Bruckner: Symphony No. 4 “Romantic”
Orchestre Métropolitain de Montréal
October 2011
ATMA ACD 22667

Yannick Nézet-Séguin had the chutzpah to begin his recorded Bruckner cycle in 2007 when he was all of 32 and in Montreal of all places. And with the willing collaboration of the Canadian label ATMA and the outstanding musicians of the OM he is now almost halfway there. This latest installment is the best yet with wonderful sound captured at the Église Saint-Ferdinand, remarkably secure and expressive solo horn playing from Louis-Philippe Marsolais, and displaying the conductor’s sure sense of how to shape Bruckner’s long lines.
Bizet: Carmen
Elīna Garanča, Roberto Alagna; Metropolitan Opera Orchestra
August 2010
DG DVD 440 073 45818

Right from the opening bars of the Prelude, Nézet-Séguin ignites a firestorm of Spanish passion and excitement. The cast, headed by Elīna Garanča in the title role, is superb. The production, directed by Richard Eyre, is fresh and compelling.
Brahms: Ein Deutsches Requiem
Elizabeth Watts, Stéphane Degout; London
Philharmonic Orchestra and Choir
April 2010
LPO-0045

Beautiful singing and mellifluous string timbres make this live performance deeply moving.

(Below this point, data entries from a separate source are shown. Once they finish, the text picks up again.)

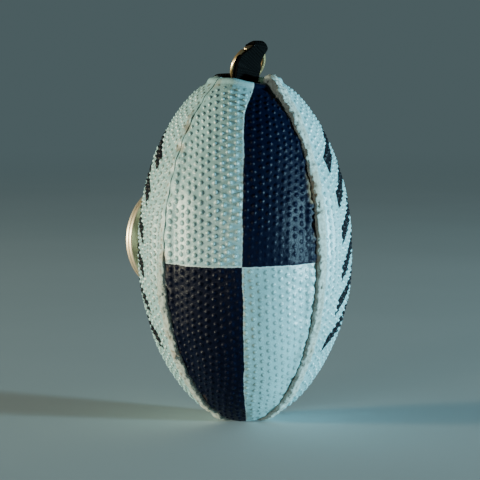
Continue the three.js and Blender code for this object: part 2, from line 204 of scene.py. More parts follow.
def make_mesh(name, points, quads, material):
    """A smooth mesh from points in mm. A quad that repeats a corner becomes a triangle."""
    mesh = bpy.data.meshes.new(name)
    points = np.reshape(points, (-1, 3)) * MM
    faces = [[v for i, v in enumerate(quad) if v != quad[i - 1]] for quad in quads.tolist()]
    mesh.from_pydata(points.tolist(), [], faces)
    mesh.validate()
    mesh.polygons.foreach_set("use_smooth", np.ones(len(mesh.polygons), bool))
    mesh.materials.append(material)
    piece = bpy.data.objects.new(name, mesh)
    bpy.context.scene.collection.objects.link(piece)
    return piece


def attribute(piece, name, values):
    layer = piece.data.attributes.new(name, "FLOAT", "POINT")
    layer.data.foreach_set("value", np.asarray(values, np.float32).ravel())


def grid_quads(rows, columns, wrap_rows=False, wrap_columns=False):
    r = np.arange(rows if wrap_rows else rows - 1)
    c = np.arange(columns if wrap_columns else columns - 1)
    r, c = np.meshgrid(r, c, indexing="ij")
    r2, c2 = (r + 1) % rows, (c + 1) % columns
    quads = np.stack([r * columns + c, r * columns + c2, r2 * columns + c2, r2 * columns + c], -1)
    return quads.reshape(-1, 4)


def resampled(line, step):
    """Points along a smooth curve through the line's points, evenly spaced."""
    line = np.asarray(line, float)
    n = len(line)
    padded = np.concatenate([2 * line[:1] - line[1:2], line, 2 * line[-1:] - line[-2:-1]])
    found = []
    for i in range(n - 1):
        p0, p1, p2, p3 = padded[i : i + 4]
        t = np.linspace(0, 1, 24, endpoint=False)[:, None]
        a = 2 * p1
        b = p2 - p0
        c = 2 * p0 - 5 * p1 + 4 * p2 - p3
        d = 3 * p1 - p0 - 3 * p2 + p3
        found.append(0.5 * (a + b * t + c * t * t + d * t * t * t))
    found = np.concatenate(found + [line[-1:]])
    along = running_length(found)
    count = max(3, int(along[-1] / step) + 1)
    even = np.linspace(0, along[-1], count)
    return np.stack([np.interp(even, along, found[:, i]) for i in range(3)], 1)


def sweep(name, line, side, section, material):
    """A section carried along a line, with a cap at each end and the distance along it as run_mm.
    side is the section's first direction at each point. section(i, share, length) gives the
    section at point i, a share of the points and a length along the line, as (along side,
    along the other direction)."""
    line = np.asarray(line, float)
    n = len(line)
    run = unit(np.gradient(line, axis=0))
    side = np.broadcast_to(np.asarray(side, float), line.shape)
    side = unit(side - (side * run).sum(1)[:, None] * run)
    up = np.cross(run, side)
    along = running_length(line)
    rings = []
    for i in range(n):
        flat = section(i, i / (n - 1), along[i])
        rings.append(line[i] + flat[:, :1] * side[i] + flat[:, 1:] * up[i])
    k = len(rings[0])
    points = np.concatenate([*rings, [rings[0].mean(0), rings[-1].mean(0)]])
    c = np.arange(k)
    d = (c + 1) % k
    first, last = np.full(k, n * k), np.full(k, n * k + 1)
    low = np.stack([first, c, d, d], 1)
    high = np.stack([(n - 1) * k + c, (n - 1) * k + d, last, last], 1)
    quads = np.concatenate([grid_quads(n, k, wrap_columns=True), low, high])
    piece = make_mesh(name, points, quads, material)
    attribute(piece, "run_mm", np.concatenate([np.repeat(along, k), along[-1:], along[-1:]]))
    return piece


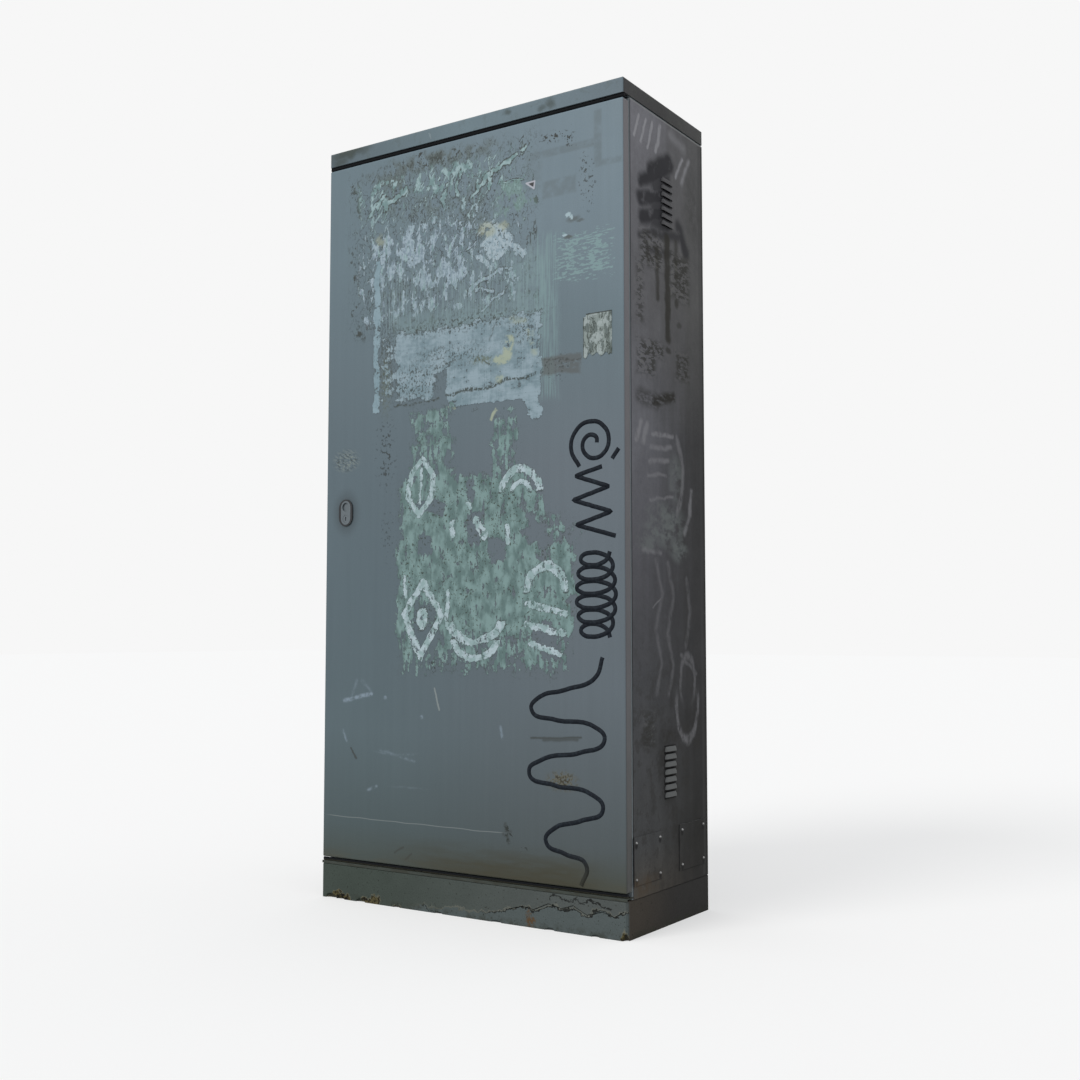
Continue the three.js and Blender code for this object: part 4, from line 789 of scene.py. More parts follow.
# %% Scuffs, rust and dirt
def scuffs(f, colour):
    u, v = torn(f, f.x, f.z, 0.002, 0.0006, 61)
    worn = f.noise(0.012, 62, 3.0, 0.6).rises(0.30, 0.62)
    upper_half = v.rises(0.262, 0.270)
    lower_half = v.rises(0.345, 0.335)
    faint = any_of(
        marks(bar, u, v, [
            ((-0.345, 0.452), (-0.262, 0.470), 0.009, 0.003, 0.9),
            ((-0.322, 0.462), (-0.305, 0.500), 0.006, 0.004, 0.35),
            ((-0.290, 0.500), (-0.262, 0.474), 0.006, 0.004, 0.35),
            ((-0.348, 0.384), (-0.335, 0.360), 0.005, 0.003, 0.6),
            ((-0.235, 0.345), (-0.135, 0.325), 0.003, 0.004, 0.5),
            ((-0.268, 0.254), (-0.245, 0.262), 0.006, 0.003, 0.6),
            ((0.098, 0.410), (0.102, 0.386), 0.006, 0.003, 0.6),
        ]),
        ring(u, v, (-0.15, 0.235), (0.13, 0.030), 0.003, 0.003) * upper_half * 0.6,
        ring(u, v, (-0.19, 0.372), (0.10, 0.036), 0.003, 0.003) * lower_half * 0.45,
        spot(u, v, (-0.222, 0.462), (0.004, 0.004), 0.6) * 0.8,
        spot(u, v, (-0.115, 0.422), (0.004, 0.004), 0.6) * 0.7,
    )
    colour = f.mix(colour, paint(130, 146, 160), faint * worn * 0.95)
    slash = bar(u, v, (-0.079, 0.487), (-0.066, 0.441), 0.004)
    scratch = abs(f.z - 0.1875 + (f.noise(0.09, 63, 1.0) - 0.5) * 0.006).rises(0.0014, 0.0004)
    scratch = scratch * patch(f.x, f.z, -0.385, 0.105, 0.17, 0.20, 0.02)
    colour = f.mix(colour, paint(132, 140, 140), slash.or_more(scratch * 0.7) * 0.8)
    dark = marks(bar, u, v, [
        ((-0.322, 0.345), (-0.306, 0.322), 0.005, 1), ((-0.190, 0.120), (-0.166, 0.134), 0.004, 1),
        ((-0.160, 0.108), (-0.141, 0.121), 0.004, 1),
        ((0.178, 0.390), (0.300, 0.396), 0.004, 0.002, 1),
        ((0.210, 0.389), (0.290, 0.392), 0.008, 0.003, 0.8),
    ])
    colour = f.mix(colour, paint(52, 56, 54), dark * 0.8)
    rust_at = spot(u, v, (0.255, 0.305), (0.032, 0.017), 0.6)
    crumbs = f.noise(0.006, 64, 2.0, 0.7)
    colour = f.mix(colour, paint(94, 90, 72), rust_at * crumbs.rises(0.40, 0.52) * 0.8)
    colour = f.mix(colour, paint(42, 40, 32), rust_at * crumbs.rises(0.54, 0.58) * 0.9)
    smear = f.noise((0.12, 0.05, 0.02), 65, 3.0, 0.6).rises(0.36, 0.62)
    dust = f.z.rises(0.125, 0.092) * 0.5
    colour = f.mix(colour, paint(70, 68, 55), dust * smear)
    splashed = (f.z - smear * 0.02).rises(0.150, 0.086) * f.x.rises(-0.30, 0.05)
    splashed = splashed * f.x.rises(0.385, 0.27)
    colour = f.mix(colour, paint(56, 55, 42), splashed * 0.95)
    wedge = any_of(bar(u, v, (0.112, 0.205), (0.120, 0.168), 0.007, 0.004),
                   bar(u, v, (0.108, 0.186), (0.126, 0.192), 0.006, 0.004) * 0.8)
    colour = f.mix(colour, paint(50, 55, 54), wedge * crumbs.rises(0.34, 0.48) * 0.8)
    return colour, rust_at * crumbs


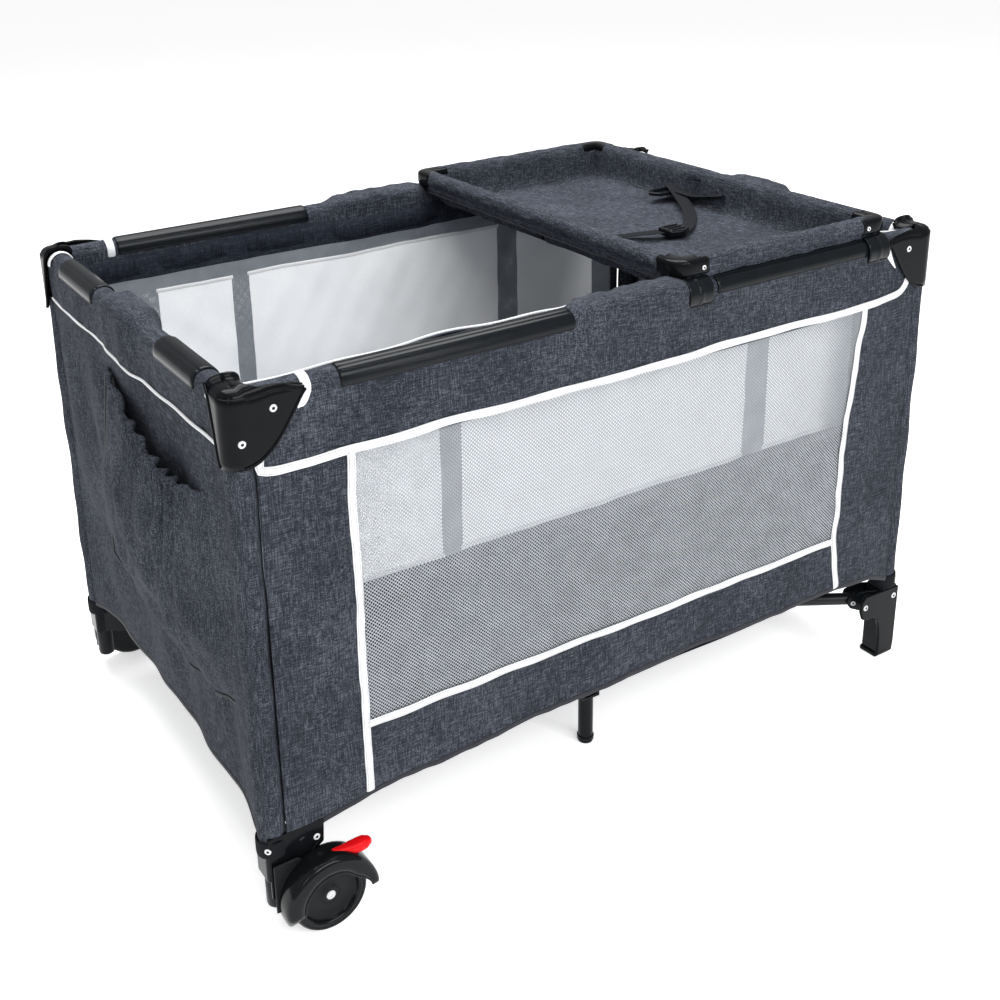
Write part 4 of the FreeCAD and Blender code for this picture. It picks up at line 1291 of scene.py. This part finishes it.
def foot(sy):
    """Moulded right-hand foot: a column round the post, a lobe over the floor arm, a flared sole."""
    tag = "front" if sy < 0 else "back"
    body = f"corner_{tag}_right"
    x, y = PX, sy * PY
    lobe = ((-62, 88), (-50, 84), (-38, 84), (-28, 78), (-22, 62), (-19, 40), (-18, 12), (-21, 3), (17, 3), (19, 20))
    lobe += ((19.5, 127), (-58, 130), (-66, 122), (-68, 104))
    out = [(x + a, z) for a, z in lobe]
    o = plate(f"foot_front_plate_{tag}", out, y + sy * 13.5, y + sy * 19.5, 1, body, GLOSS, bevel=2.0)
    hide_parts(f"foot_bracket_{tag}")
    out = [(x - 18, 4), (x + 17, 4), (x + 19, 20), (x + 19, 125), (x - 19, 125), (x - 18, 30)]
    plate(f"foot_column_{tag}", out, y - 16, y + 14.5 if sy > 0 else y + 16, 1, body, SATIN, bevel=3.0)
    pad(f"foot_sole_{tag}", (x - 21, y - 17, 0), (x + 19, y + 17, 9), 2.6, body, GLOSS)
    pad(f"foot_collar_{tag}", (x - 17, y - 17, 124), (x + 17, y + 17, 131), 2.6, body, SATIN)
    rivet(f"foot_rivet_a_{tag}", (x - 58, y + sy * 19.6, 110), (0, sy, 0), 5.0, body)
    rivet(f"foot_rivet_b_{tag}", (x + 8, y + sy * 19.6, 112), (0, sy, 0), 5.0, body)
    clevis(1, sy, body, tag + "_right")


for s in (-1, 1):
    wheel(s)
    fender(s)
    wheel_bracket(s)
    pedal(s)
    foot(s)


# ---------------------------------------------------------------- finish for the carried-over CAD parts
finish_of = {
    "post_": STEEL, "long_rail": STEEL, "short_rail": STEEL, "arm_": STEEL, "cross_arm": STEEL, "hub": SATIN,
    "mid_leg": SATIN, "lock_": SATIN, "button_": RED, "wheel_bracket": SATIN, "foot_bracket": SATIN,
    "brake_pedal": RED, "tray_frame": STEEL, "tray_hooks": SATIN, "tray_buckle": SATIN, "cap_": GLOSS, "wheel_": TYRE,
}
edged = ("wheel_bracket", "foot_bracket", "brake_pedal", "mid_leg", "hub", "lock_")
for name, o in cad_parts.items():
    # the longest prefix comes last, so it decides
    for prefix, m in sorted(finish_of.items(), key=lambda kv: len(kv[0])):
        if name.startswith(prefix) and o.type == "MESH":
            if not o.material_slots:
                o.data.materials.append(m)
            for s in o.material_slots:
                s.link = "OBJECT"
                s.material = m
    if not o.hide_render and name.startswith(edged):
        b = o.modifiers.new("edges", "BEVEL")
        b.width = 0.004 if name.startswith("lock_") else 0.0012
        b.segments = 2
        b.limit_method = "ANGLE"
        b.angle_limit = math.radians(50)
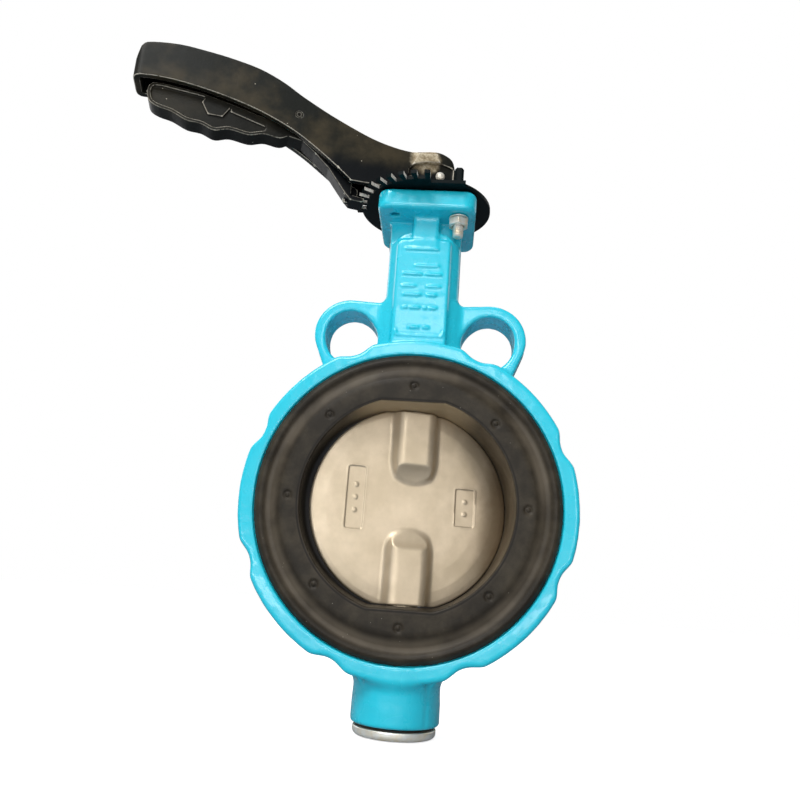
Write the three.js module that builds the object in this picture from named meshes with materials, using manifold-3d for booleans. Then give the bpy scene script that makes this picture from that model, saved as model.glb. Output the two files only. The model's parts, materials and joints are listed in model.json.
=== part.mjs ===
// Wafer butterfly valve, DN 100 (4 in), with a latching hand lever.
// Millimetres. Origin at the centre of the bore, +Z up the stem, +Y along the pipe.
// The disc, the stems and the lever share one turning group, drawn 15 degrees open.
import * as THREE from 'three';
import { mergeVertices } from 'three/addons/utils/BufferGeometryUtils.js';
import Module from 'manifold-3d';

const wasm = await Module();
wasm.setup();

// ---- driving dimensions -----------------------------------------------------------
const GAP = 0.3; // clearance left between neighbouring pieces
const OPEN_ANGLE = THREE.MathUtils.degToRad(15);

const FACE = 26; // half the face-to-face length, over the rubber
const BORE_R = 52.5;
const BORE_MOUTH_R = 53.2;
const THROAT_R = 50.75; // the bore behind the disc, where it holds the disc's edge
const MOUTH = 25.4; // from the middle plane to the start of the mouth's chamfer
const FLAT_R = [53.8, 63]; // sealing plateau of each rubber face
const VALLEY_R = 70;
const CREST_R = 74.6;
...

This recording is convincing confirmation that Nézet-Séguin is not only a virtuoso conductor but an interpreter of exceptional maturity.
Ravel: Daphnis et Chloé: Suite No. 2/La Valse/Valses Nobles et sentimentales/ Ma mère l’Oye
Rotterdam Philharmonic
November 2009
EMI B0020L TASG

Nézet-Séguin doesn’t overlook the smallest detail in generating over-the-top climaxes in each of these masterpieces. Great playing from his Dutch orchestra and spectacular sound from the EMI engineers.
Mahler: Symphony No. 5
Philadelphia Orchestra
November 2011
Philadelphia Orchestra Download
www.philorch.org/recordings

The first recorded collaboration between Nézet-Séguin and his newest orchestra confirms that he has a great affinity for Mahler and that the Philadelphians are already responding with total commitment to his direction.